De vuelta al engordamiento de los títulos: -itis =
engorde, exageración, inflamación…
Hoy los títulos se componen y se conforman con una
suma de créditos, que tienen procedencia muchas veces extraña y estrafalaria:
no es raro encontrarse con alguien que completó su grado de Derecho con algún
crédito de hípica, por ejemplo. En este plan, el asunto de la creencia se
debilita, y la variedad se convierte en esnobismo y en tontería simplemente.
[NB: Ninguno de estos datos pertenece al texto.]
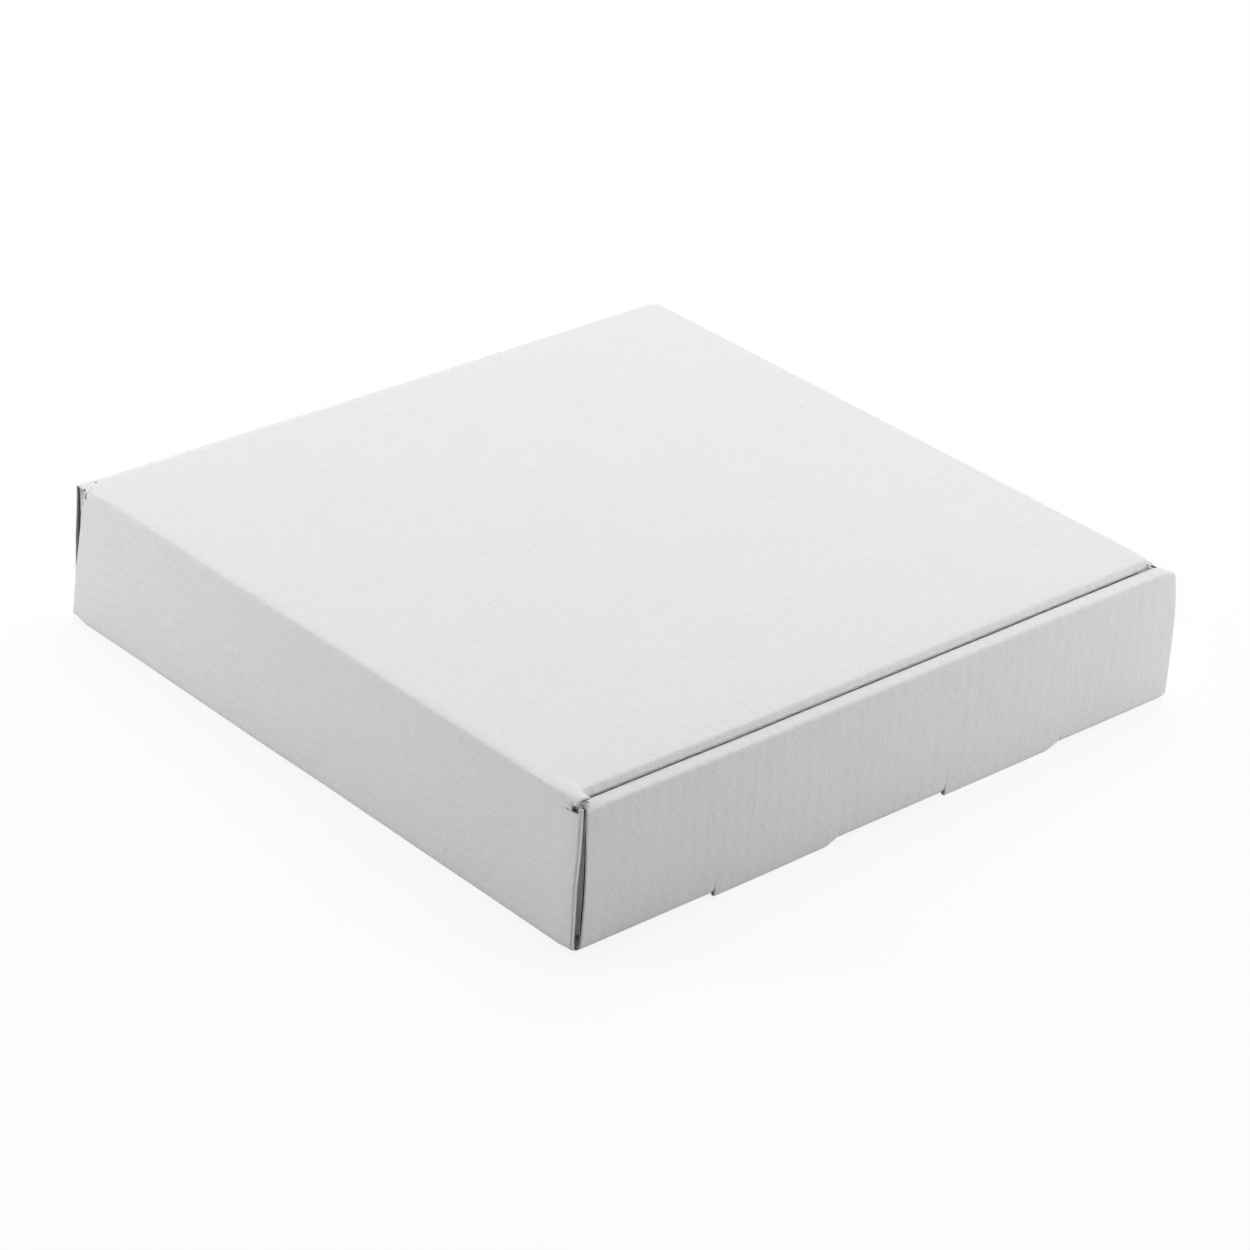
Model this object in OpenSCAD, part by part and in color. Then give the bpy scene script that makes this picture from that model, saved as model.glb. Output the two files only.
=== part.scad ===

Pero el caso es que el que resiste vence, y no hay
como aguantar y presentarse alguna vez más a cualquier examen para terminar un
día cualquiera con un título oficial
entre las manos. Y, una vez conseguidos, todos valen lo mismo. Igual da el del
alumno aplicado, curioso, atento, trabajador, constante en el esfuerzo…, que el que lo recogió casi porque pasaba por
allí.
El acceso a la cultura no es exactamente lo mismo que
el acceso al título. A veces parecen casi sucesos contradictorios. ¿Quién no
conoce a gente cargada de títulos y a la vez incapacitada mental y socialmente?
¡Y cuánta gente sin título razona con precisión, curiosea, piensa y ofrece
argumentos sólidos!
Aún se ofrecen otras variables que empeoran el
panorama en el asunto de los títulos. Es un pequeño esquema en el que he
reflexionado ya en alguna ocasión. Se me ofrece esquemáticamente así:
a)
Supongamos que
todo el mundo tiene las mismas oportunidades para acceder a los estudios que
faciliten como colofón la obtención de un título oficial. Es mucho suponer,
pero sea.
b)
Supongamos que el
grueso del alumnado se comporta en esfuerzo de manera homogénea, lo cual es
mucho suponer.
c)
Demos por hecho
que las distintas capacidades producen expedientes distintos y que estos nos
dan índice de quién está un poco mejor y un poco peor preparado.
d)
¿De aquí se
extrae la evidencia de que la sociedad “coloca” a cada uno, según su capacidad,
en los puestos adecuados? No parece si extendemos la vista por ahí y
describimos los desajustes que se producen entre gente bruta forrada y gente
inteligente sin actividad o con actividad poco cualificada.
e)
Si, a pesar de
todo, se cumplen correctamente los apartados anteriores, ¿qué otra cosa haremos
sino reproducir el sistema injusto y desigual en el que vivimos, con todas sus
injusticias, aristas y carencias?
El asunto parece, por tanto, algo más complejo, y tal
vez hay que indagar en otros predios y en otras variables que nos puedan dar
unos resultados más sólidos y permanentes.
Ordenar la enseñanza y la educación de otra manera
acaso implique reconsiderar nuestra escala de valores y participar de nuevo
todos en su mejora. No es fácil.
No está claro que todos tengamos que ser
universitarios, sin que por ello tengamos que renunciar ni a la curiosidad de
la formación permanente ni a la dignidad de todos por el hecho de ser personas.
El acceso que los títulos nos pudieran dar al mercado y a la acomodación social
habrá que completarlo y hasta suplirlo por otros elementos de eficacia,
competencia, etc.
Pero esto exige una nueva escala de valores, una
sociedad nueva. Y eso parece un plato con mucha comida. Y nos da miedo a la
indigestión. Incluso en Navidad.
Claro que, a la vista de todos los que se excluyen a
la primera ocasión del esfuerzo y del gozo de la educación, tampoco nos puede
extrañar demasiado que aparezcan los que exhiben el título como sinónimo de
esfuerzo y, por tanto, de exigencia de algún privilegio. Los que a la primera
de cambio se dejan ir y se apartan, nos estropean a todos las ganas del cambio
y la ilusión de algo nuevo y distinto. Es pobre el argumento, pero es. Como es
mísero todo el mundo burocrático comparado con la satisfacción que producen el
conocimiento, la curiosidad, la presencia constante del porqué de las cosas, la
educación permanente que no se jubila nunca y el saber que cuanto más se sabe
más queda por conocer y por degustar. Ahí está el mejor título.